[Short problem]: Print each line exactly as it is given.

[Dataset extract]:
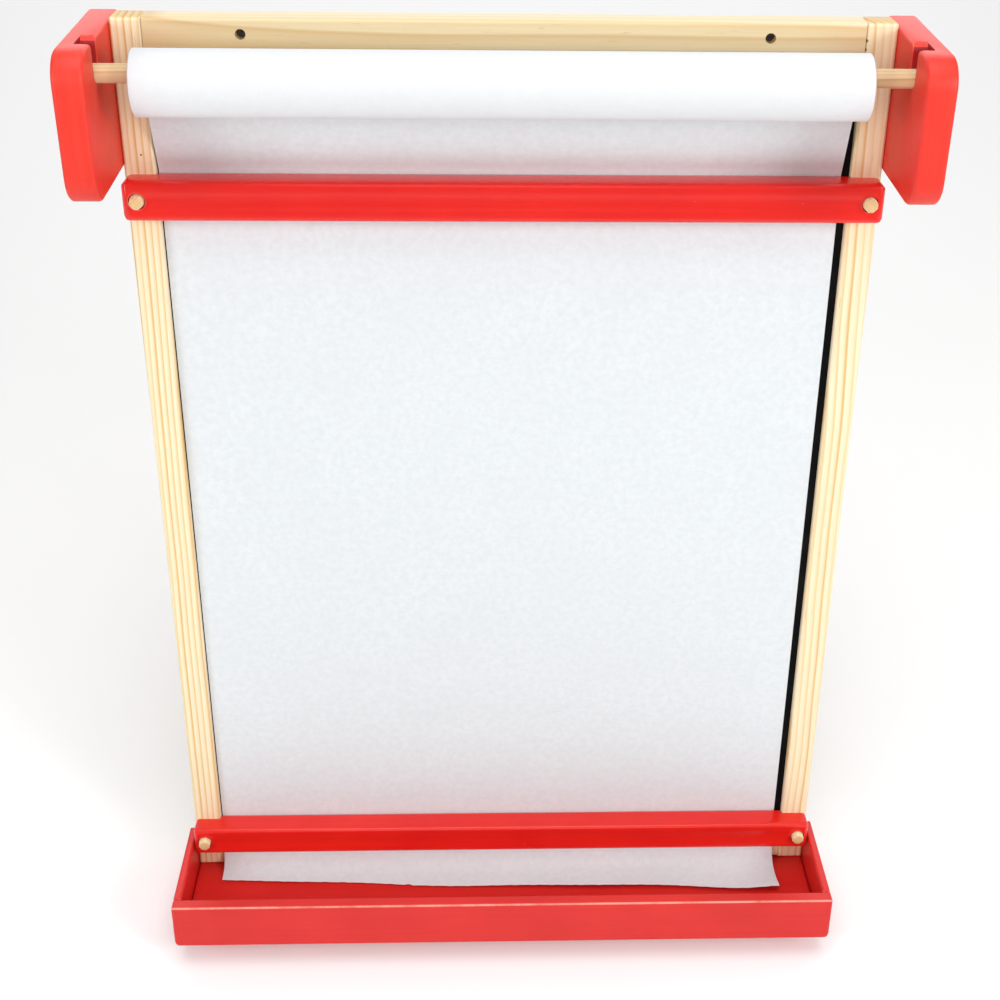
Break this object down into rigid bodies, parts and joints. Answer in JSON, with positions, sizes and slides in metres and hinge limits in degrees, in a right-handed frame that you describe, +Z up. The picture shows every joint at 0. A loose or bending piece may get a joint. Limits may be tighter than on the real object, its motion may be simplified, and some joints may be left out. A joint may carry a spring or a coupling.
{
  "type": "wooden artist easel",
  "caption": "Tabletop easel: pine frame with a chalkboard, a paper roll on a dowel between red brackets, red clamp bars on pins, a red tray and a folding rear leg frame.",
  "frame": {"origin": "centre of the footprint on the table, under the middle of the easel's bounding box", "axes": "+X to the easel's right as seen from behind it and to the viewer's right from the front, +Y from the front to the rear legs, +Z up"},
  "size_m": [0.431, 0.335, 0.5505],
  "materials": {
    "pine": "sanded, clear sealed",
    "dowel_wood": "bare",
    "red_paint": "satin paint on wood",
    "blackboard": "matte chalkboard paint on fibreboard",
    "paper": "matte paper",
    "cardboard": "matte",
    "zinc_steel": "zinc plated",
    "dark_steel": "dark, recessed"
  },
  "bodies": {
    "board": {"left_stile": "pine", "right_stile": "pine", "top_rail": "pine", "bottom_rail": "pine", "frame_dowels": "dowel_wood", "chalkboard_panel": "blackboard", "left_roll_bracket": "red_paint", "right_roll_bracket": "red_paint", "bracket_screws": "zinc_steel", "rail_screws": "dark_steel", "left_hinge_block": "pine", "right_hinge_block": "pine", "pivot_bolts": "zinc_steel", "pivot_washers": "zinc_steel", "upper_bar_pins": "dowel_wood", "lower_bar_pins": "dowel_wood", "paper_sheet": "paper", "tray_front": "red_paint", "tray_left_side": "red_paint", "tray_right_side": "red_paint", "tray_floor": "red_paint", "tray_nails": "zinc_steel", "tray_screws": "zinc_steel"},
    "roll_dowel": {"roll_dowel": "dowel_wood"},
    "paper_roll": {"roll_core": "cardboard", "paper_roll": "paper"},
    "upper_bar": {"upper_clamp_bar": "red_paint"},
    "lower_bar": {"lower_clamp_bar": "red_paint"},
    "rear_leg": {"left_rear_leg": "pine", "right_rear_leg": "pine", "leg_lower_rail": "pine", "leg_upper_rail": "pine", "leg_screws": "zinc_steel"}
  },
  "joints": [
    {"name": "roll_dowel_lift", "type": "slide", "parent": "board", "child": "roll_dowel", "axis": [0, 0.2079, 0.9781], "range_m": [0, 0.045]},
    {"name": "paper_roll_spin", "type": "hinge", "parent": "roll_dowel", "child": "paper_roll", "pos_m": [-0.0018, -0.02434, 0.52748], "axis": [1, 0, 0], "continuous": true},
    {"name": "upper_bar_off", "type": "slide", "parent": "board", "child": "upper_bar", "axis": [0, -0.9781, 0.2079], "range_m": [0, 0.025]},
    {"name": "lower_bar_off", "type": "slide", "parent": "board", "child": "lower_bar", "axis": [0, -0.9781, 0.2079], "range_m": [0, 0.025]},
    {"name": "rear_leg_fold", "type": "hinge", "parent": "board", "child": "rear_leg", "pos_m": [0, 0.03791, 0.52263], "axis": [1, 0, 0], "range_deg": [-25, 0]}
  ]
}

[Complete output]:
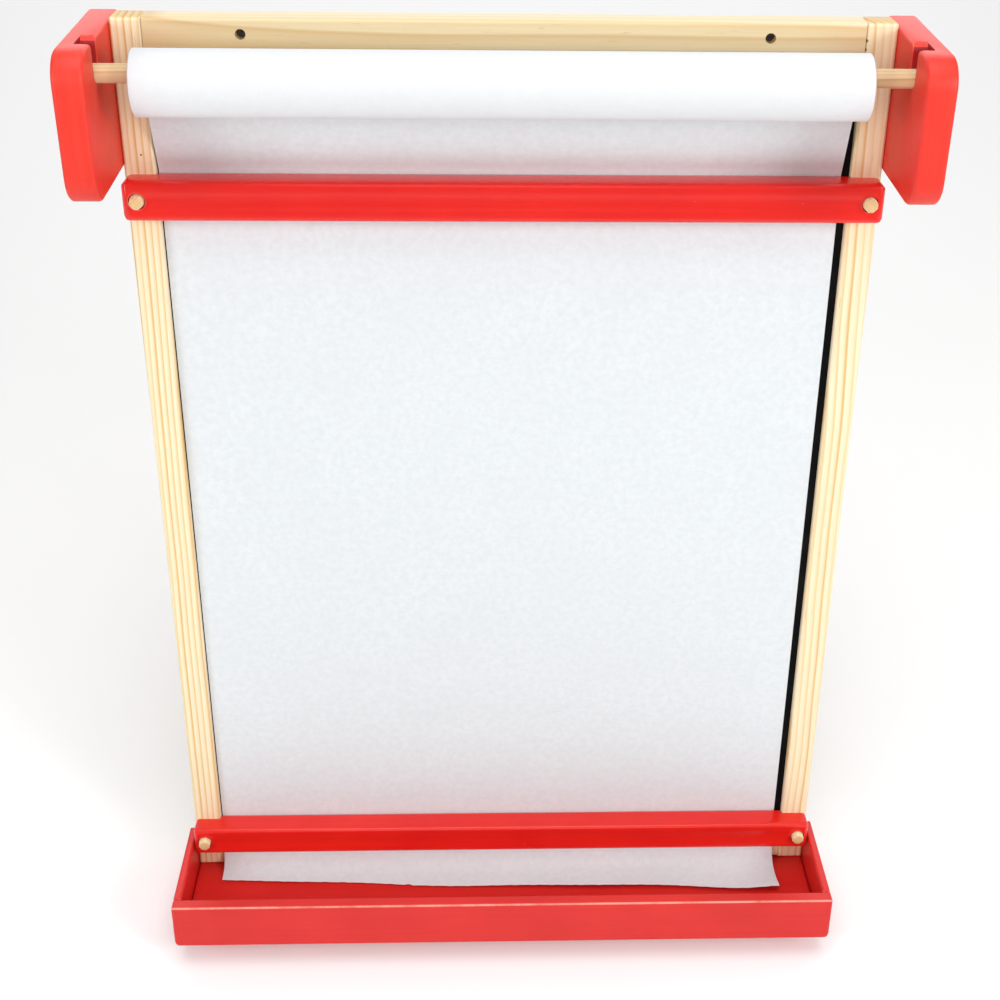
Break this object down into rigid bodies, parts and joints. Answer in JSON, with positions, sizes and slides in metres and hinge limits in degrees, in a right-handed frame that you describe, +Z up. The picture shows every joint at 0. A loose or bending piece may get a joint. Limits may be tighter than on the real object, its motion may be simplified, and some joints may be left out. A joint may carry a spring or a coupling.
{
  "type": "wooden artist easel",
  "caption": "Tabletop easel: pine frame with a chalkboard, a paper roll on a dowel between red brackets, red clamp bars on pins, a red tray and a folding rear leg frame.",
  "frame": {"origin": "centre of the footprint on the table, under the middle of the easel's bounding box", "axes": "+X to the easel's right as seen from behind it and to the viewer's right from the front, +Y from the front to the rear legs, +Z up"},
  "size_m": [0.431, 0.335, 0.5505],
  "materials": {
    "pine": "sanded, clear sealed",
    "dowel_wood": "bare",
    "red_paint": "satin paint on wood",
    "blackboard": "matte chalkboard paint on fibreboard",
    "paper": "matte paper",
    "cardboard": "matte",
    "zinc_steel": "zinc plated",
    "dark_steel": "dark, recessed"
  },
  "bodies": {
    "board": {"left_stile": "pine", "right_stile": "pine", "top_rail": "pine", "bottom_rail": "pine", "frame_dowels": "dowel_wood", "chalkboard_panel": "blackboard", "left_roll_bracket": "red_paint", "right_roll_bracket": "red_paint", "bracket_screws": "zinc_steel", "rail_screws": "dark_steel", "left_hinge_block": "pine", "right_hinge_block": "pine", "pivot_bolts": "zinc_steel", "pivot_washers": "zinc_steel", "upper_bar_pins": "dowel_wood", "lower_bar_pins": "dowel_wood", "paper_sheet": "paper", "tray_front": "red_paint", "tray_left_side": "red_paint", "tray_right_side": "red_paint", "tray_floor": "red_paint", "tray_nails": "zinc_steel", "tray_screws": "zinc_steel"},
    "roll_dowel": {"roll_dowel": "dowel_wood"},
    "paper_roll": {"roll_core": "cardboard", "paper_roll": "paper"},
    "upper_bar": {"upper_clamp_bar": "red_paint"},
    "lower_bar": {"lower_clamp_bar": "red_paint"},
    "rear_leg": {"left_rear_leg": "pine", "right_rear_leg": "pine", "leg_lower_rail": "pine", "leg_upper_rail": "pine", "leg_screws": "zinc_steel"}
  },
  "joints": [
    {"name": "roll_dowel_lift", "type": "slide", "parent": "board", "child": "roll_dowel", "axis": [0, 0.2079, 0.9781], "range_m": [0, 0.045]},
    {"name": "paper_roll_spin", "type": "hinge", "parent": "roll_dowel", "child": "paper_roll", "pos_m": [-0.0018, -0.02434, 0.52748], "axis": [1, 0, 0], "continuous": true},
    {"name": "upper_bar_off", "type": "slide", "parent": "board", "child": "upper_bar", "axis": [0, -0.9781, 0.2079], "range_m": [0, 0.025]},
    {"name": "lower_bar_off", "type": "slide", "parent": "board", "child": "lower_bar", "axis": [0, -0.9781, 0.2079], "range_m": [0, 0.025]},
    {"name": "rear_leg_fold", "type": "hinge", "parent": "board", "child": "rear_leg", "pos_m": [0, 0.03791, 0.52263], "axis": [1, 0, 0], "range_deg": [-25, 0]}
  ]
}